Instruction
Please repeat only the stretch of records running from the first line through the line that contains "stands on Z".

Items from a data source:
──────────────────────────────

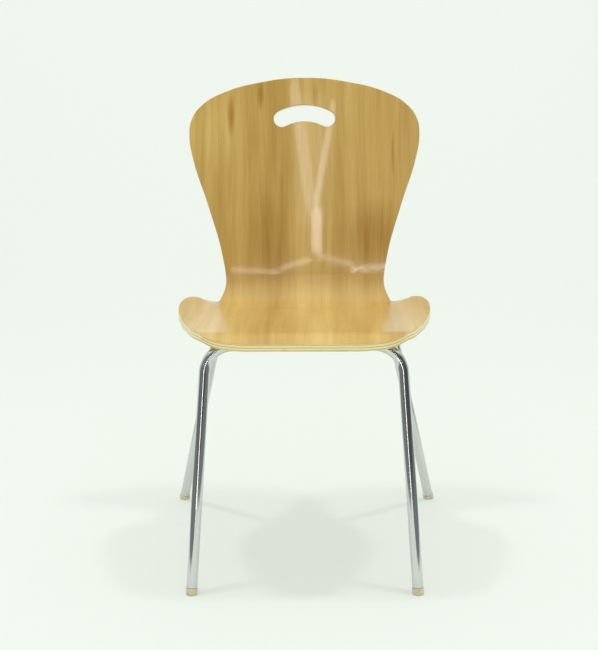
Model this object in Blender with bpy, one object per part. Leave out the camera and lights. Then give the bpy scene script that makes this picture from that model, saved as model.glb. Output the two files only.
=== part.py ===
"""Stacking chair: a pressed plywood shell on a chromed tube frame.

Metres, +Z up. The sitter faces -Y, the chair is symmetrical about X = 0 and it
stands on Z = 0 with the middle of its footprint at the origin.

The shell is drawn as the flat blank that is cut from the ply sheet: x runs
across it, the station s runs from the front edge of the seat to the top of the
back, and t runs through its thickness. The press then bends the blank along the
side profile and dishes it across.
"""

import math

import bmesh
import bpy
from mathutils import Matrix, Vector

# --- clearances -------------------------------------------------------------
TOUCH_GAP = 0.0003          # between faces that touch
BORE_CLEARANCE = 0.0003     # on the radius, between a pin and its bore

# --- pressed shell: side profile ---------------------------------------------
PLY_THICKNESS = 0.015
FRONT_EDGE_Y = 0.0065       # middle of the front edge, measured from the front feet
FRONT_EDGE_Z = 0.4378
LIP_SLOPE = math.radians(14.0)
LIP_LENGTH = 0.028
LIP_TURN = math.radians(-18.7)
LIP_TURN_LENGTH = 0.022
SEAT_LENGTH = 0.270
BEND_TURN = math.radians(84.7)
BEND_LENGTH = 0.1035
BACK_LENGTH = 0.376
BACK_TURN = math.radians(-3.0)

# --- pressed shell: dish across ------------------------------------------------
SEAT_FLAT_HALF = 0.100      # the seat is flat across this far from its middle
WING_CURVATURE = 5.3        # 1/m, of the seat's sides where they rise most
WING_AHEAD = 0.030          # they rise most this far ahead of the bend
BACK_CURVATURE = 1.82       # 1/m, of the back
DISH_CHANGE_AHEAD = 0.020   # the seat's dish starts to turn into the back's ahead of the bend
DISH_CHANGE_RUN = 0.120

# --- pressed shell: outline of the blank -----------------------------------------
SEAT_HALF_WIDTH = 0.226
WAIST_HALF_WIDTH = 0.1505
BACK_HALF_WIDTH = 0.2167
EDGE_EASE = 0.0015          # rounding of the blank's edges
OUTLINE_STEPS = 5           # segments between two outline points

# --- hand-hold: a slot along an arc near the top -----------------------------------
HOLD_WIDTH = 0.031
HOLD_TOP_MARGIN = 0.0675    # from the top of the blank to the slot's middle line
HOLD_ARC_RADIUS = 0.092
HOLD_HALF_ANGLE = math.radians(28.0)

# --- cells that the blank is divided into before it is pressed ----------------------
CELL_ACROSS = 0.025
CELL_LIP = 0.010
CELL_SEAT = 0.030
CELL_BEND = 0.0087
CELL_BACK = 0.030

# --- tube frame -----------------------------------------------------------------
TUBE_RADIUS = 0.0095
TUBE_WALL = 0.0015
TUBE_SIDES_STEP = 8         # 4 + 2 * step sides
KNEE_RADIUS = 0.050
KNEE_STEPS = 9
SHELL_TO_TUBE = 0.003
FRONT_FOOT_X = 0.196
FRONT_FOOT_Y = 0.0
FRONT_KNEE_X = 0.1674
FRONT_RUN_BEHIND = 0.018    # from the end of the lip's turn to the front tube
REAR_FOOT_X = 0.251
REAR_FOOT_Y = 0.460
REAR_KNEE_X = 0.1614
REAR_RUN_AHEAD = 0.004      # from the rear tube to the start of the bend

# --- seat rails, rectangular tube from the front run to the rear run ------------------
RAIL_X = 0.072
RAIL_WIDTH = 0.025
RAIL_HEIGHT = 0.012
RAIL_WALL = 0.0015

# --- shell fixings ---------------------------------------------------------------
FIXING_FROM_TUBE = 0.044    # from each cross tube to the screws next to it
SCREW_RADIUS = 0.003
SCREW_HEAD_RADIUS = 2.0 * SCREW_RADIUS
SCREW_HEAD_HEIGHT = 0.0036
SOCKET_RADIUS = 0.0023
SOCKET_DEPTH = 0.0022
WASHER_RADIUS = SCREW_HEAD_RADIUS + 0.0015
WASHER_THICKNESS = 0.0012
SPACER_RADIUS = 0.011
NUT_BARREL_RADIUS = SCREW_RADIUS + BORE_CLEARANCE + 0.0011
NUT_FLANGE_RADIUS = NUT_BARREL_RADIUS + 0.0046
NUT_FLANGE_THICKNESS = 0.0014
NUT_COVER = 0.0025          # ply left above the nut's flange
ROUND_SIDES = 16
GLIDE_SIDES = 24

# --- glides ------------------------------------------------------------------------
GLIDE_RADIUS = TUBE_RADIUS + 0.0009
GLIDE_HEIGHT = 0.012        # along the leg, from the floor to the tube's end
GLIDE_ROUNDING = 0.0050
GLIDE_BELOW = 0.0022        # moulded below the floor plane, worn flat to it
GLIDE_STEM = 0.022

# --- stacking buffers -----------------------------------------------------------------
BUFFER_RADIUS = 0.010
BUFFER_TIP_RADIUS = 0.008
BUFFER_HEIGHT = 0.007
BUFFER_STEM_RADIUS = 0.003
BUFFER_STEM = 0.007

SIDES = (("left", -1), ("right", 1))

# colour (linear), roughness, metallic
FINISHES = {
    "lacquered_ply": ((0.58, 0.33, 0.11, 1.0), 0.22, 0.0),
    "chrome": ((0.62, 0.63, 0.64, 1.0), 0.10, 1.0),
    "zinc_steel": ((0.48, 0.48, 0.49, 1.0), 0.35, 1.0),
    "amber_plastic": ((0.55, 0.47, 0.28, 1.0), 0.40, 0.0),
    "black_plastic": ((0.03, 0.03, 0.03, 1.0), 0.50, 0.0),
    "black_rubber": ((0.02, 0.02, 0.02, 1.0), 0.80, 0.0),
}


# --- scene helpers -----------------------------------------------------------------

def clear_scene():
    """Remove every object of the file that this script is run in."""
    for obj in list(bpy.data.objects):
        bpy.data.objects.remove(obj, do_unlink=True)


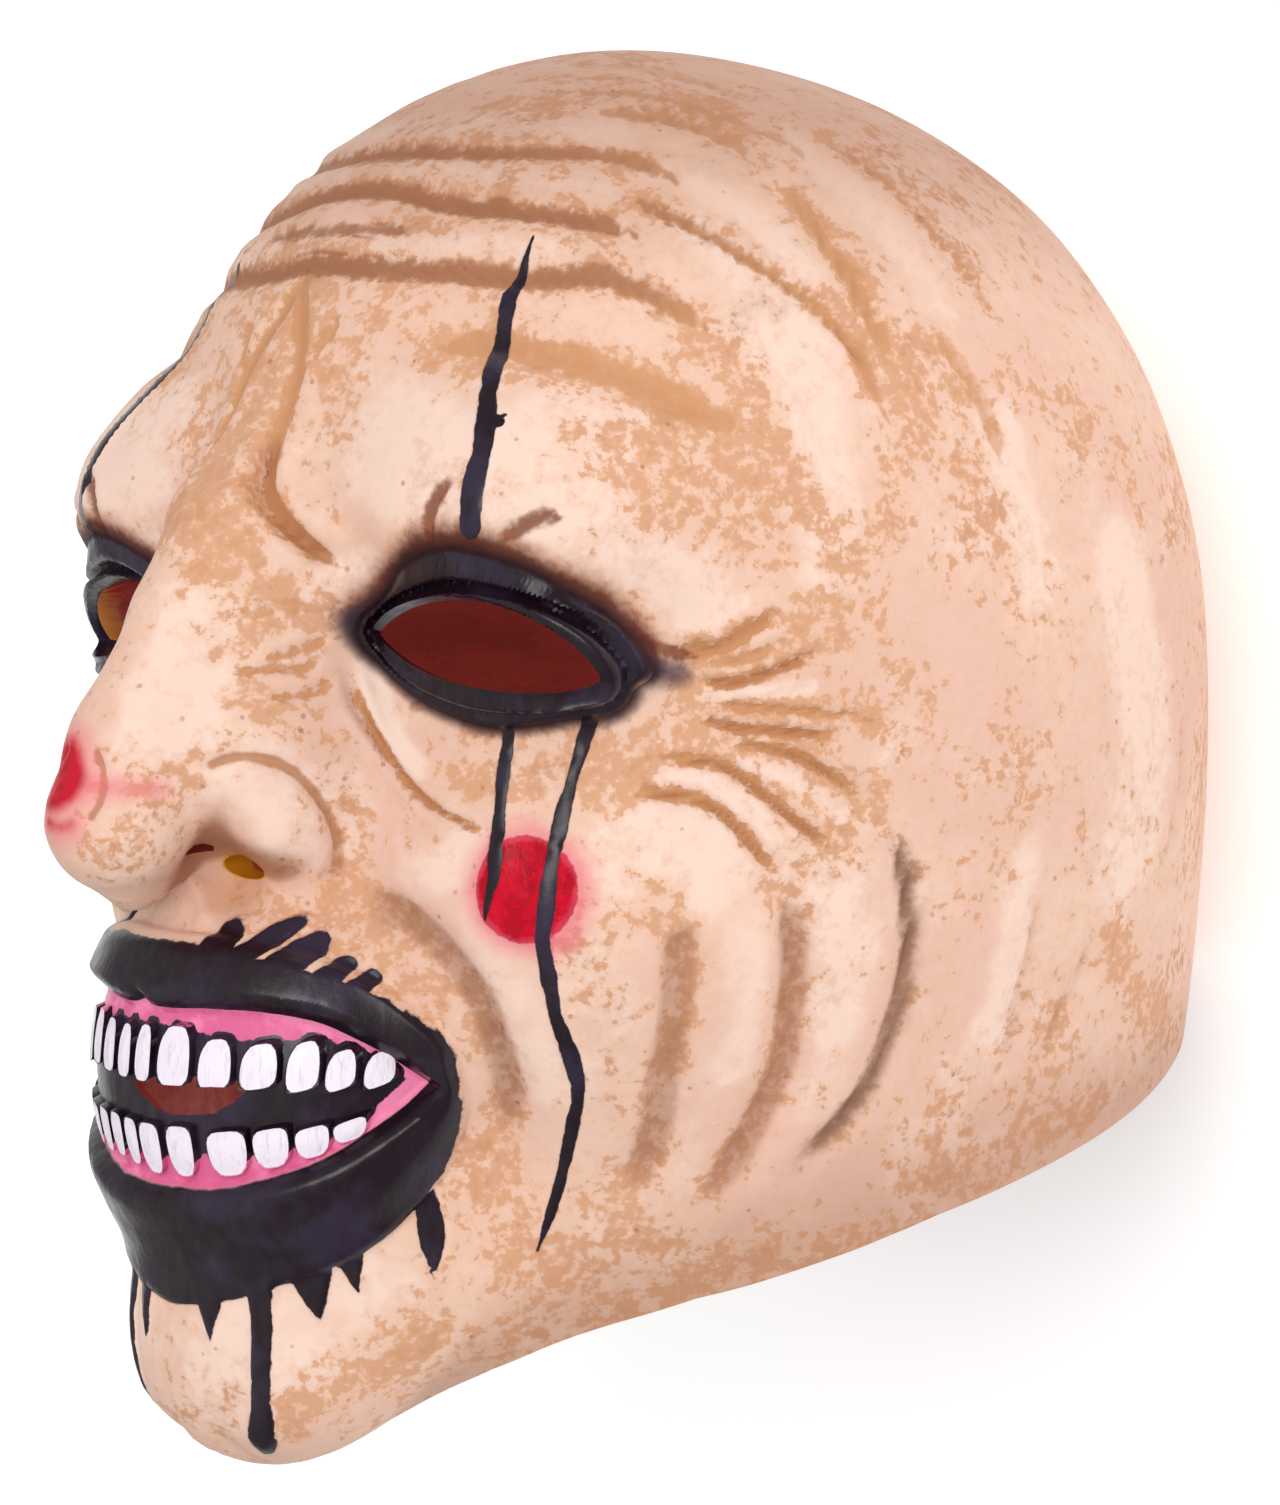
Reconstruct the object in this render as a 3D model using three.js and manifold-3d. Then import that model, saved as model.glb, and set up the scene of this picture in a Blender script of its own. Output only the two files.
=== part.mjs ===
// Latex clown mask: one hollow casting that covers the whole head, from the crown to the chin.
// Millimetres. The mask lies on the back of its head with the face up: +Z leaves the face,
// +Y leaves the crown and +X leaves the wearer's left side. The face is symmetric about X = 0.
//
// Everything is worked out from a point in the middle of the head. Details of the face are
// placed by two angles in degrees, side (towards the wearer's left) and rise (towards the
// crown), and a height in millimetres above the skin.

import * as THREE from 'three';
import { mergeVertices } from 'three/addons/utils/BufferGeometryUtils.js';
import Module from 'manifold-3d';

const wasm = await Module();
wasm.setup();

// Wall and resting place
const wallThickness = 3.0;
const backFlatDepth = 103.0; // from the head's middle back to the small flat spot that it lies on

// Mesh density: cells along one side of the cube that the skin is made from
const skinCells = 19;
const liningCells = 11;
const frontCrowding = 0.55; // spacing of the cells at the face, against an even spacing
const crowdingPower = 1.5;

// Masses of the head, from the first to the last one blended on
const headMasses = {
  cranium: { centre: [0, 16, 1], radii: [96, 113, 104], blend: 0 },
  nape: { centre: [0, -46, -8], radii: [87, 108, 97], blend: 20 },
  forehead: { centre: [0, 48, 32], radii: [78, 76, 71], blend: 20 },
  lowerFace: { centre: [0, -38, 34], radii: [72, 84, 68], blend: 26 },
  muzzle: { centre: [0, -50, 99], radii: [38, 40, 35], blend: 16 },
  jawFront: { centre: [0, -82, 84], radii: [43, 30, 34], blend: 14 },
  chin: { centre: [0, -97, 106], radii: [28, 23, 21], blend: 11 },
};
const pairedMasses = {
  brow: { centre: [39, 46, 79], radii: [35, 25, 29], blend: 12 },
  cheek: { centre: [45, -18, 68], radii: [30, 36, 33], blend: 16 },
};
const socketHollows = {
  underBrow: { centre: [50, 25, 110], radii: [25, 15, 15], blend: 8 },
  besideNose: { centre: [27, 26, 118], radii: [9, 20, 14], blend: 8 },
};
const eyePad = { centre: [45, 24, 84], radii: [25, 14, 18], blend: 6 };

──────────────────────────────

Result
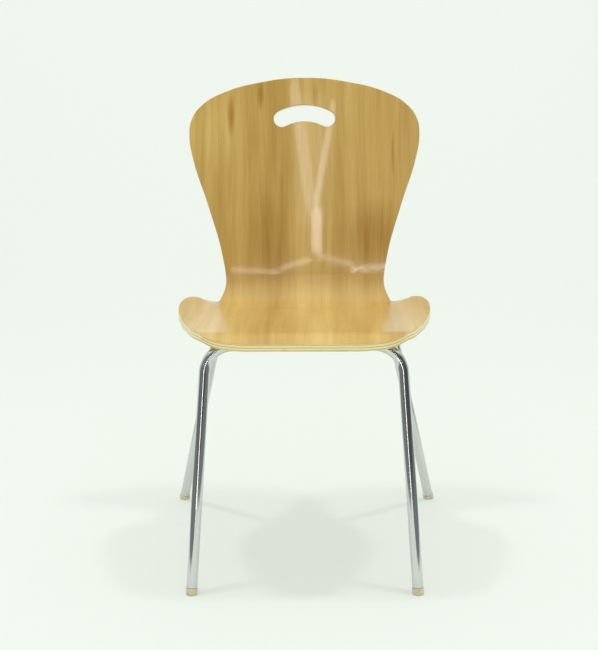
Model this object in Blender with bpy, one object per part. Leave out the camera and lights. Then give the bpy scene script that makes this picture from that model, saved as model.glb. Output the two files only.
=== part.py ===
"""Stacking chair: a pressed plywood shell on a chromed tube frame.

Metres, +Z up. The sitter faces -Y, the chair is symmetrical about X = 0 and it
stands on Z = 0 with the middle of its footprint at the origin.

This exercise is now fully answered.